**Dataset excerpt**
----

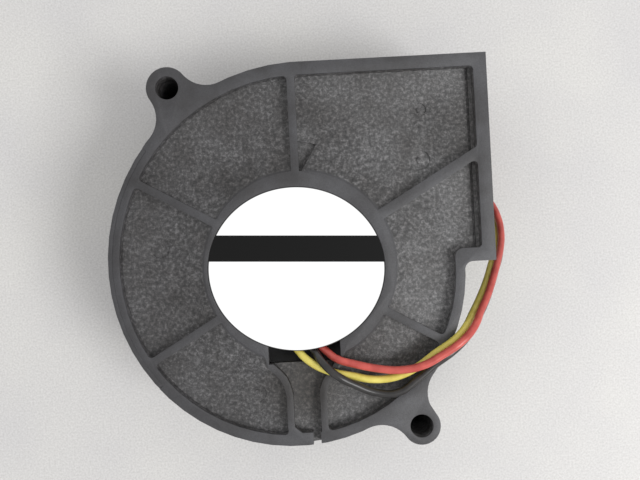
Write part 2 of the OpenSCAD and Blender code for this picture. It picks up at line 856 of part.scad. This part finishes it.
// A round tube along a list of points, with its frame carried along without twist
tube_sides = 8;
function unit(v) = v / norm(v);
function heading(p, i) = unit(p[min(i + 1, len(p) - 1)] - p[max(i - 1, 0)]);
function square_to(v, t) = unit(v - (v * t) * t);
function carried(p, i) = square_to(i == 0 ? [1, 0.3, 0.2] : carried(p, i - 1), heading(p, i));
module tube(p, r) {
    rings = [for (i = [0 : len(p) - 1])
        let (u = carried(p, i), v = cross(heading(p, i), u))
        [for (k = [0 : tube_sides - 1]) let (a = 360 * k / tube_sides) p[i] + r * (u * cos(a) + v * sin(a))]];
    last = (len(p) - 1) * tube_sides;
    polyhedron(
        points = [for (ring = rings) each ring],
        faces = concat(
            [[for (k = [0 : tube_sides - 1]) k]],
            [[for (k = [tube_sides - 1 : -1 : 0]) last + k]],
            [for (i = [0 : len(p) - 2], k = [0 : tube_sides - 1])
                let (a = i * tube_sides + k, b = i * tube_sides + (k + 1) % tube_sides)
                each [[a, a + tube_sides, b], [b, a + tube_sides, b + tube_sides]]]
        ),
        convexity = 6
    );
}

module lead(route, tail, tint)
    color(tint) {
        tube(route, lead_r);
        tube(tail, lead_r);
    }

// One lead's share of the coil: a flat ring that its turns fill
module lead_coil(level, tint)
    color(tint)
        translate([coil_mid[0], coil_mid[1], 0])
            rotate_extrude()
                translate([coil_r_in - lead_r, coil_low(level)])
                    square([coil_r_out - coil_r_in + lead_d, lead_d]);

lead_red = [0.78, 0.16, 0.13];
lead_yellow = [0.88, 0.8, 0.16];
lead_black = [0.08, 0.08, 0.08];
module red_lead() lead(red_route, red_tail, lead_red);
module yellow_lead() lead(yellow_route, yellow_tail, lead_yellow);
module black_lead() lead(black_route, black_tail, lead_black);
module red_coil() lead_coil(2, lead_red);
module yellow_coil() lead_coil(1, lead_yellow);
module black_coil() lead_coil(0, lead_black);

module coil_tie() {
    w = coil_r_out - coil_r_in + lead_d + 2 * fit;
    h = coil_low(2) + lead_d - coil_floor + 2 * fit;
    color([0.1, 0.1, 0.1])
        translate([coil_mid[0] - coil_r_out - lead_r - fit, coil_mid[1] - 1, coil_floor - fit])
            rotate([90, 0, 0])
                translate([0, 0, -2])
                    linear_extrude(2)
                        difference() {
                            translate([-tie_t, -tie_t + fit]) square([w + 2 * tie_t, h + 2 * tie_t - fit]);
                            square([w, h]);
                        }
}

module terminal(place, tint)
    color(brass)
        translate([conn_mid_x + place * contact_pitch, lead_end_y - fit - contact_l, contact_z])
            difference() {
                translate([-0.65, 0, -0.65]) cube([1.3, contact_l, 1.3]);
                translate([-0.4, -overcut, -0.4]) cube([0.8, contact_l, 0.8]);
            }

module red_terminal() terminal(1);
module yellow_terminal() terminal(0);
module black_terminal() terminal(-1);

module connector_housing()
    color(nylon)
        translate([conn_mid_x - conn_w / 2, conn_low_y, conn_low_z])
            difference() {
                cube([conn_w, conn_l, conn_h]);
                for (place = [-1, 0, 1])
                    translate([conn_w / 2 + place * contact_pitch, 0, contact_z - conn_low_z]) {
                        translate([-cavity_w / 2, 0.8, -cavity_w / 2]) cube([cavity_w, conn_l, cavity_w]);
                        cube([0.7, 2 * overcut, 0.7], center = true);
                    }
                // Steps along the top, between the contacts
                for (side = [-1, 1])
                    translate([conn_w / 2 + side * contact_pitch / 2 - 0.4, -overcut, conn_h - 0.6])
                        cube([0.8, conn_l, 2 * overcut]);
            }

back_casing();
front_casing();
label();
impeller();
rotor_yoke();
magnet_ring();
shaft_bush();
shaft();
retaining_clip();
bearing_tube();
sleeve_bearing();
oil_washer();
thrust_pad();
stator_core();
upper_insulator();
lower_insulator();
windings();
winding_pins();
circuit_board();
driver_chip();
hall_sensor();
chip_parts();
solder_joints();
red_lead();
yellow_lead();
black_lead();
red_coil();
yellow_coil();
black_coil();
coil_tie();
red_terminal();
yellow_terminal();
black_terminal();
connector_housing();
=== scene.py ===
import math

import bpy
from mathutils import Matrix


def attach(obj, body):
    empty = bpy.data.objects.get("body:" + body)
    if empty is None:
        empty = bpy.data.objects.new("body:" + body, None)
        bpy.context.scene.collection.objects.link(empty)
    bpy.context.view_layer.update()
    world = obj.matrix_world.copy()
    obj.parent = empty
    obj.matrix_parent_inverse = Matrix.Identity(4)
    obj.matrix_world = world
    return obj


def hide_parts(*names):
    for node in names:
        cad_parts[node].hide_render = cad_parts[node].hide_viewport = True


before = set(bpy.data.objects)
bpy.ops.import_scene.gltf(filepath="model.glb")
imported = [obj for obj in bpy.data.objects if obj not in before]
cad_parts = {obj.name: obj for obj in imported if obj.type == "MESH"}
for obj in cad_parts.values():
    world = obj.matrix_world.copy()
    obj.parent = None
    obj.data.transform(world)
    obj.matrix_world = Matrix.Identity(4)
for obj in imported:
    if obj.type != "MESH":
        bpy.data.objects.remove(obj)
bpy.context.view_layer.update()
mm = 0.001

# ---- Camera ----
# It hangs over the label side, 150 mm above the table and a little to the outlet's side,
# and looks straight down, turned three degrees from the casing's own axes.
bpy.ops.object.camera_add(
    location=(4.14 * mm, 5.02 * mm, 150 * mm), rotation=(0, 0, math.radians(-3)))
camera = bpy.context.object
camera.name = "overhead_camera"
camera.data.sensor_width = 36
camera.data.lens = 34.83
camera.data.clip_start = 0.01
camera.data.clip_end = 20
bpy.context.scene.camera = camera

# ---- Leads ----
# Three hook-up wires of stranded copper in soft vinyl, 1.5 mm over the insulation. They leave the
# slot under the label, cross the ribs, drop past the cutoff and turn into the outlet's mouth.
lead_radius = 0.75 * mm
red_route = [
    (2.8, -15.4, 28.4), (4.1, -16.6, 28.9), (6.3, -18.1, 30.6), (9.5, -19.1, 31.1),
    (13.8, -20.1, 31.5), (18.1, -20.5, 32.1), (22.4, -19.8, 32.5), (26.4, -17.9, 32.5),
    (30.0, -15.7, 32.4), (32.8, -13.4, 30.9), (35.2, -10.6, 27.5), (37.6, -7.7, 24.4),
    (39.5, -4.7, 21.8), (41.3, -1.7, 19.1), (42.9, 1.3, 16.4), (44.0, 4.6, 13.7),
    (44.2, 8.2, 11.1), (43.3, 11.7, 8.7), (41.1, 15.2, 7.1), (37.4, 17.2, 6.3),
    (32.9, 17.4, 5.9)]
yellow_route = [
    (-2.1, -15.4, 28.4), (0.6, -18.2, 29.7), (4.6, -20.3, 30.8), (8.9, -21.4, 30.8),
    (13.1, -22.3, 30.8), (17.5, -22.0, 30.8), (21.5, -20.4, 30.8), (25.2, -17.9, 30.8),
    (29.0, -15.4, 31.1), (31.2, -13.6, 30.0), (33.8, -11.0, 26.6), (36.4, -8.1, 23.2),
    (38.5, -5.2, 20.5), (40.3, -2.3, 17.8), (42.0, 0.7, 15.1), (43.1, 3.9, 12.4),
    (43.4, 7.4, 9.8), (42.5, 10.9, 7.3), (40.6, 14.4, 5.6), (37.3, 17.0, 4.6),
    (32.9, 17.4, 4.3)]
black_route = [
    (0.6, -15.4, 28.4), (2.0, -16.7, 29.2), (3.3, -18.3, 31.7), (5.8, -20.6, 33.0),
    (9.5, -23.0, 31.9), (13.4, -24.8, 31.0), (17.6, -25.1, 30.8), (21.4, -22.8, 30.8),
    (25.0, -20.1, 30.8), (28.9, -17.5, 30.8), (32.6, -14.9, 28.1), (35.3, -12.1, 25.0),
    (37.6, -9.3, 22.4), (39.6, -6.3, 19.8), (41.4, -3.3, 17.2), (43.2, -0.3, 14.4),
    (44.3, 3.1, 11.8), (44.8, 6.8, 9.1), (44.1, 10.3, 6.6), (42.1, 13.7, 4.3),
    (40.0, 16.0, 3.2), (37.2, 17.2, 2.8), (32.9, 17.4, 2.7)]
red_tail = [
    (34.9, 26.0, 7.9), (35.2, 21.5, 8.0), (35.6, 17.0, 7.9), (35.8, 12.8, 4.4), (35.9, 9.2, 4.1)]
yellow_tail = [
    (33.2, 26.0, 7.9), (33.3, 21.5, 8.0), (33.4, 17.0, 7.9), (33.4, 12.8, 4.4), (33.4, 9.2, 4.1)]
black_tail = [
    (31.5, 26.0, 7.9), (31.4, 21.5, 8.0), (31.2, 17.0, 7.9), (31.0, 12.8, 4.4), (30.9, 9.2, 4.1)]

# The spare length's coil, in millimetres as the routes are
coil_x, coil_y = 27.2, 26.8
coil_radius = 9.4
second_turn_in = 1.6
turns = 1.72
steps_a_turn = 28
crossing_height = 7.9


def eased(value, start, end):
    share = min(max((value - start) / (end - start), 0), 1)
    return share * share * (3 - 2 * share)


def coil_turns(level, inward):
    # The spare length lies in one and three quarter turns, outer turn first, then steps inward and
    # rises to cross the coil on its way to the connector.
    points = []
    for step in range(1, int(turns * steps_a_turn) + 1):
        turn = step / steps_a_turn
        angle = math.radians(-90 - 360 * turn)
        radius = (coil_radius - second_turn_in * eased(turn, 0.62, 1.02)
                  - inward * eased(turn, 1.1, 1.45))
        height = level + (crossing_height - level) * eased(turn, 1.42, turns)
        points.append((
            coil_x + radius * math.cos(angle), coil_y + radius * math.sin(angle), height))
    return points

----

**Written task**
Exactly as written, quote the lines from the one that has "module connector_housing()" down to the one that has "obj.data.transform(world)", and include both.

**Answer**
module connector_housing()
    color(nylon)
        translate([conn_mid_x - conn_w / 2, conn_low_y, conn_low_z])
            difference() {
                cube([conn_w, conn_l, conn_h]);
                for (place = [-1, 0, 1])
                    translate([conn_w / 2 + place * contact_pitch, 0, contact_z - conn_low_z]) {
                        translate([-cavity_w / 2, 0.8, -cavity_w / 2]) cube([cavity_w, conn_l, cavity_w]);
                        cube([0.7, 2 * overcut, 0.7], center = true);
                    }
                // Steps along the top, between the contacts
                for (side = [-1, 1])
                    translate([conn_w / 2 + side * contact_pitch / 2 - 0.4, -overcut, conn_h - 0.6])
                        cube([0.8, conn_l, 2 * overcut]);
            }

back_casing();
front_casing();
label();
impeller();
rotor_yoke();
magnet_ring();
shaft_bush();
shaft();
retaining_clip();
bearing_tube();
sleeve_bearing();
oil_washer();
thrust_pad();
stator_core();
upper_insulator();
lower_insulator();
windings();
winding_pins();
circuit_board();
driver_chip();
hall_sensor();
chip_parts();
solder_joints();
red_lead();
yellow_lead();
black_lead();
red_coil();
yellow_coil();
black_coil();
coil_tie();
red_terminal();
yellow_terminal();
black_terminal();
connector_housing();
=== scene.py ===
import math

import bpy
from mathutils import Matrix


def attach(obj, body):
    empty = bpy.data.objects.get("body:" + body)
    if empty is None:
        empty = bpy.data.objects.new("body:" + body, None)
        bpy.context.scene.collection.objects.link(empty)
    bpy.context.view_layer.update()
    world = obj.matrix_world.copy()
    obj.parent = empty
    obj.matrix_parent_inverse = Matrix.Identity(4)
    obj.matrix_world = world
    return obj


def hide_parts(*names):
    for node in names:
        cad_parts[node].hide_render = cad_parts[node].hide_viewport = True


before = set(bpy.data.objects)
bpy.ops.import_scene.gltf(filepath="model.glb")
imported = [obj for obj in bpy.data.objects if obj not in before]
cad_parts = {obj.name: obj for obj in imported if obj.type == "MESH"}
for obj in cad_parts.values():
    world = obj.matrix_world.copy()
    obj.parent = None
    obj.data.transform(world)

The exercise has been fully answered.